More than 17 months since the suspension of physical classes due to the COVID-19 pandemic, the Commission on Higher Education (CHED) has permitted colleges and universities to hold limited face-to-face classes at 50% capacity across all courses in areas classified under Alert Level 2.
These included nine provinces in Luzon, eleven in Visayas, and nine in Mindanao, per the resolution published by the Inter-Agency Task Force for the Management of Emerging Infectious Diseases (IATF-EID) on October 28.
Colleges and universities in Metro Manila are also included in this planned in-person learning scheme as the region has also been placed under Alert Level 2 since Friday, November 5.
However, the reopening of schools will not begin immediately. Presidential Spokesperson Harry Roque laid down the CHED-crafted guidelines, which colleges and universities must follow before conducting limited face-to-face learning.
For instance, schools must ensure that instructors and students are fully vaccinated and that schools must operate at a maximum of 50% capacity. They should also get approval from their respective local governments and CHED, who will inspect classrooms retrofitted for the implementation of in-person learning.
“Pupwede nang magkaroon ng limited face-to-face [classes] pero hindi po ‘yan instant. Hindi po magkaka-face-to-face [classes] sa Lunes,” Roque said.
[There could now be limited face-to-face classes, but that won’t happen in an instant. We will not have face-to-face classes by Monday.]
CHED Chairperson Prospero de Vera also clarified in an interview on CNN Philippines that students who are not yet vaccinated may continue studying offline:
“Yung mga hindi bakunado, pwede namang magpatuloy doon sa kanilang flexible learning which combines either online or offline. So, option yan sa mga pamantasan kung […] sinong magpapatuloy na gagamit ng online or offline options,” De Vera said.
[Those who have not been vaccinated can continue on the flexible learning mode, which combines online or offline. That is an option for schools as to who will continue to use online or offline options.]
De Vera first said on October 29 that around 30% of students in the tertiary level have been inoculated with the COVID-19 vaccine. The government agency is aiming for a 70-80% vaccination goal by the end of November.
The reopening of schools for face-to-face classes is planned on January next year.
CHED’s approval to resume in-person learning is just part of the government’s push to reopen schools, with the pilot testing face-to-face classes for 100 selected primary and secondary schools already scheduled on November 15.
Earlier in September, the government allowed face-to-face classes for selected specializations that require hands-on training.
The Philippines is the last country in the world to return to in-person classes.

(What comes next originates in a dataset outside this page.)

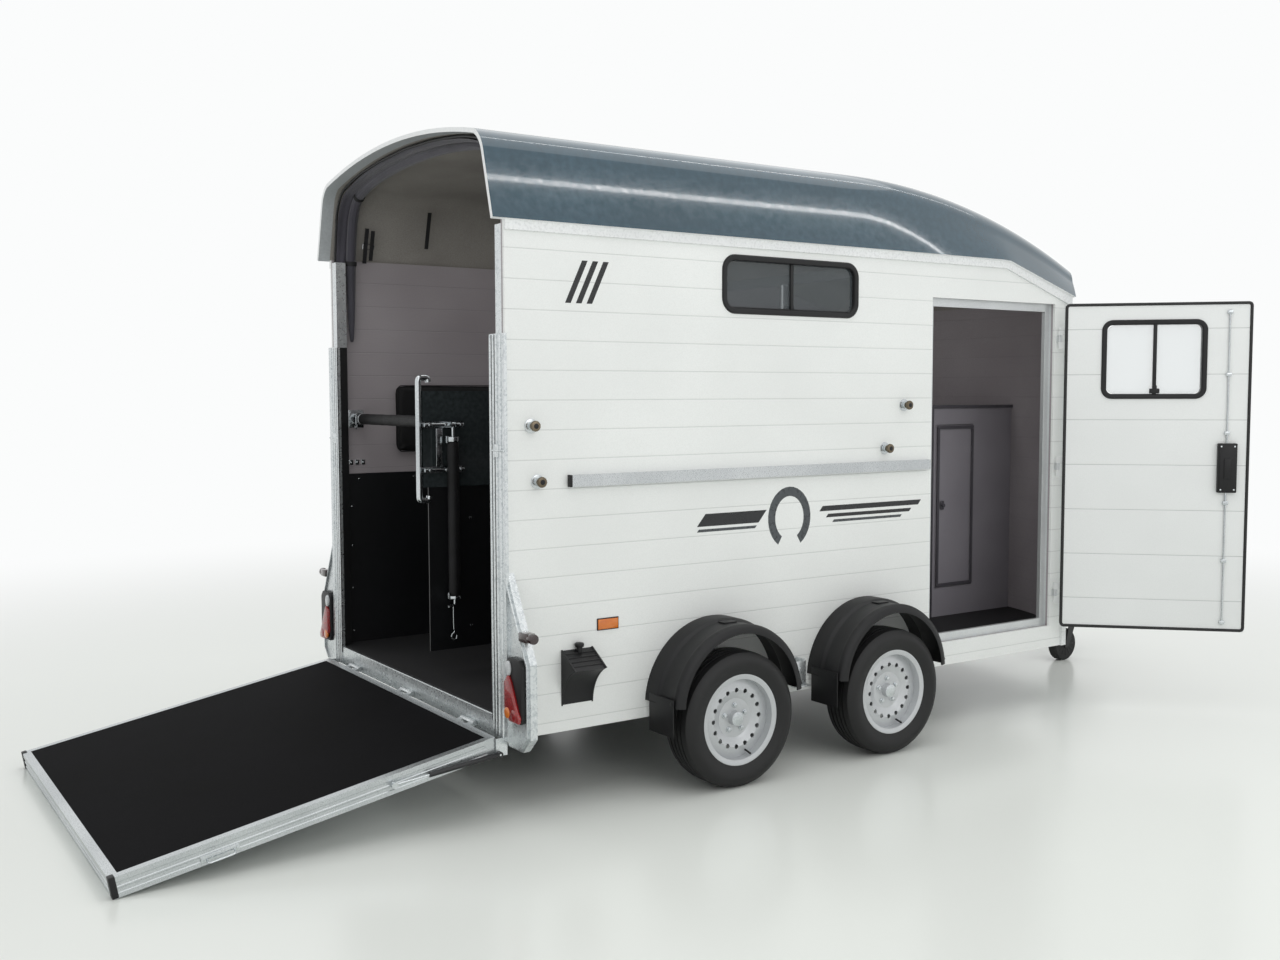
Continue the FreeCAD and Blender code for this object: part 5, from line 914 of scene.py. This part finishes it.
def glazing(name, tint, alpha, roughness):
    """Thin acrylic sheet: mostly clear with a tinted face, slightly wavy in its gloss."""
    material, tree, output, place = empty_material(name)
    gloss = mapped(tree, noise(tree, place, 3.0), roughness, roughness + 0.04)
    shaded(tree, output, [("Base Color", linear(tint)), ("Roughness", gloss), ("Alpha", alpha), ("IOR", 1.49)])
    return material


dress(glazing("smoked_acrylic", "#596064", 0.42, 0.03), "window_panes")

# Groom door: a pale coated leaf in an anodised frame, a black seal round its edge, a window with a
# centre bar and catch, and a latch case whose rods run to the leaf's top and foot.
DOOR = Matrix.Translation(spot(3.283, -0.943, 0)) @ Matrix.Rotation(math.radians(134.7), 4, "Z")
DOOR_INSIDE = 0.041
DOOR_OUTSIDE = 0.011
dress(surface("anodised_door_frame", "#c9cccd", "#dcdfdf", 0.004, 0.35, 0.00003, 0.6), "door_frame")
dress(planks("coated_door_leaf", ("#e9ebea", "#f1f3f2"), None, 0.0004, 0.2347, 0.589), "door_leaf")
dress(glazing("clear_acrylic", "#dfe6e8", 0.25, 0.02), "door_pane")


def leaf_point(along, up, height):
    """A point on the leaf: distance from its pin, height above the ground, and out from its inner face."""
    return Vector((-along, DOOR_INSIDE + height, up))


def leaf_outside(along, up, height):
    """The same counted from its outer face."""
    return Vector((-along, DOOR_OUTSIDE - height, up))


SEAL = ((-0.003, -0.006), (-0.003, 0.0035), (0.000, 0.0065), (0.008, 0.0065), (0.012, 0.0020),
        (0.012, 0.0002), (0.000, 0.0002), (0.000, -0.006))
seal = ring_frame("leaf_seal", (0.024, 0.4335), (0.933, 2.129), 0.020, SEAL, leaf_point)
settle(seal, "groom_door", "black_trim", seal_rubber, 30, DOOR)
LEAF_RING = ((0.000, 0.0002), (0.0008, 0.0060), (0.004, 0.0090), (0.014, 0.0095), (0.0225, 0.0080),
             (0.0262, 0.0040), (0.0265, -0.0145), (0.0240, -0.0145), (0.0240, 0.0002))
LEAF_GLASS = ((0.205, 1.636), (0.722, 2.045))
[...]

Progressive groups welcome CHED’s decision, continue calls for passing bills on safe school reopening and student aid
Following the announcement, Kabataan Partylist and National Union of Students of the Philippines affirmed the government’s decision while calling for students’ rights and welfare amid the pandemic.

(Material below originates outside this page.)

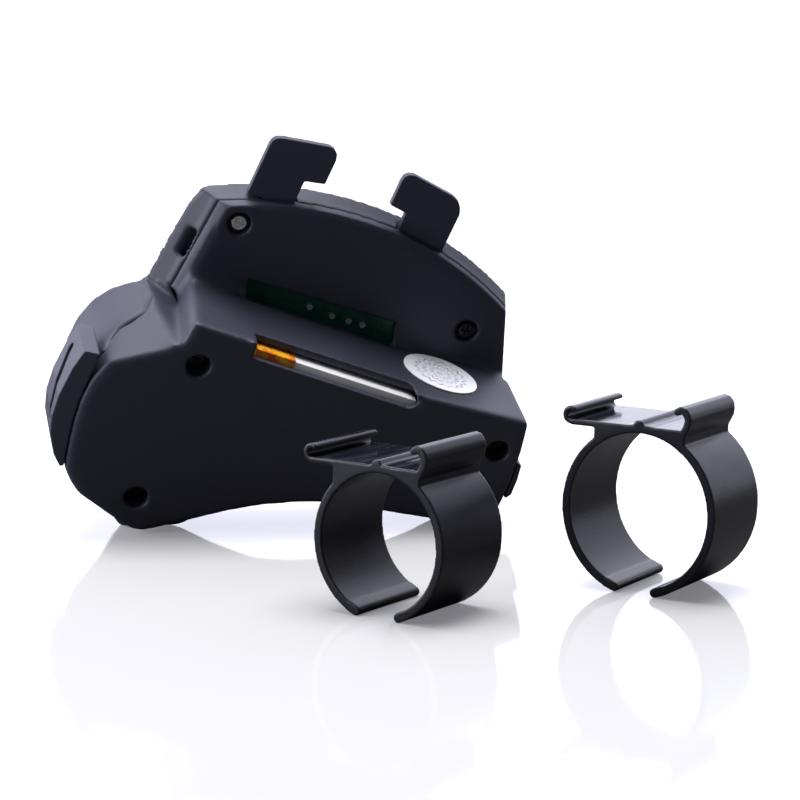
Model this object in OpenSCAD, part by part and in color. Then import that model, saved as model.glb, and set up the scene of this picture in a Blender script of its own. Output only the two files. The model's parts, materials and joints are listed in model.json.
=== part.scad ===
// Hands-free speakerphone for a steering wheel, seen from behind, with its two loose rim clips.
// Millimetres. The floor is z = 0 and +Z is up. The unit has its own axes before stance() turns it:
// x runs along the rim seat to the right seen from behind, y from the back to the front, z up.

/* [Stance] */
// Lean of the unit towards the viewer of its back
lean = 20; // [0:1:30]
// Turn of the rim seat in the back's plane
rim_tilt = 20; // [0:1:30]
// Height of the rim seat's left back corner over the floor
seat_height = 54.6; // [50:0.1:60]
// Place of the unit, left to right
unit_x = -44.95; // [-80:0.05:0]
// Place of the unit, back to front
unit_y = 17.7; // [0:0.05:60]

/* [Shells] */
// Wall of the two shells
wall = 2; // [1.6:0.1:3]
// Depth of the rim seat, from its edge to the upper panel
seat_depth = 26; // [22:0.5:28]
// Whole depth of the unit
unit_depth = 33.5; // [32:0.5:38]
// Radius of the hollow between seat and panel
seat_radius = 2.5; // [1:0.5:6]
// Radius of the arched top edge at the front
top_radius = 95.2; // [80:0.1:120]
// Width of the screw wells
well_d = 6; // [5:0.1:7]

/* [Windows] */
// Length of the battery window in the seat's edge
slot_length = 44; // [30:1:50]
// Height and depth of the battery window
slot_size = 4; // [3:0.1:5]

/* [Hooks] */
// Thickness of a hook plate
hook_t = 2; // [1.2:0.1:3]

/* [Keys] */
// Travel of the keys
key_travel = 0.8; // [0.4:0.1:1]
// Gap around a key
key_gap = 0.35; // [0.3:0.05:0.6]

/* [Clips] */
// Outside radius of the small clip's ring
small_r = 16.9; // [15:0.1:18]
// Outside radius of the large clip's ring
large_r = 19.2; // [18:0.1:21]
// Wall of the clips
clip_wall = 1.5; // [1.2:0.1:2]
// Length of the clips along the rim
clip_l = 24.5; // [18:0.5:30]
// Gap between the two arms of a clip
clip_gap = 8; // [4:0.1:12]

/* [Hidden] */
$fn = 64;
top_c = [40, -64.4];
hook_y = 29.7;
split_y = hook_y - hook_t / 2;
board_y = 27.9;
front_in = unit_depth - wall;
// Depth at which the sides of the upper case begin to flare
flare_y = seat_depth - 0.3;
// Height of the key switches over the board, and of the key flanges behind the front wall
switch_h = 0.8;
flange_in = 0.95;

// Back outline of the lower case, clockwise from the seat's left end. Its last points are the
// upper left corner, which slopes up to the fuller outline of the front
back_pts = [[0, 0], [62, 0.2], [90.6, 2.2], [92.6, -6], [93.8, -14], [94.4, -22], [93.8, -25.6],
    [91.6, -28.6], [88.6, -30], [79.3, -31.4], [64.3, -33.6], [52, -35.4], [43.5, -38.3], [36, -41.6],
    [29.1, -45.6], [12, -57.2], [8.9, -58.2], [6, -57.6], [-4.8, -53.9], [-8, -52.8], [-11, -50.4],
    [-14, -47], [-15.2, -42], [-16.6, -35], [-17.3, -28.9], [-17.2, -22], [-16, -18], [-13.2, -15.3],
    [-9, -12.6], [-3.4, -8.8], [-2, -7.5]];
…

Kabataan Partylist First Nominee Raoul Manuel pointed out that the government should address other concerns that are affecting the education sector, such as the impending Php. 14.7 billion budget cut for 114 state universities and colleges next year.
He also urged the government to support the passage of HB 10398 or the Safe School Reopening Bill that seeks to cover students’ and instructors’ health, welfare, and safety. These include funding for improved health services, supplies, and facilities; compensating teachers for work-related matters, including internet, device, hazard and overtime pay, medical subsidies; and protecting democratic rights and academic freedom.
“Kinuwenta naming nasa 184 bilyong piso ang kailangan para masakatuparan ito para sa lahat ng paaralan sa buong bansa. Sukli lang ito kumpara sa bilyong pondong nakaipon at nasasayang sa nakatagong Confidential and Intelligence Funds ng administrasyong Duterte at sa 30 bilyon na pondong hawak ng National Task Force to End Local Communist Armed Conflict,” he said.
[We computed around P 184 billion in funds are needed to implement this in all schools in the country. This is loose change compared to the billions of funds accumulated and wasted in the hidden Confidential and Intelligence Funds of the Duterte administration and the P 30 billion funds of the National Task Force to End Local Communist Armed Conflict.]
Youth leaders also addressed the harmful effects of the remote learning scheme on the academic community, including the cases of suicide among students this past week alone.
Coleen Manibo, NUSP Secretary-General, described the implementation of the remote learning schemes in the country and its adverse impact on students as a cataclysm.
“Triple ang pasanin ng mga estudyante sa pagharap sa palpak na implementation ng distance learning. Nagsanga-sanga na ang mga problema,” Manibo said.
[The students’ burdens tripled in the face of failed implementation of distance learning. Problems ramified.]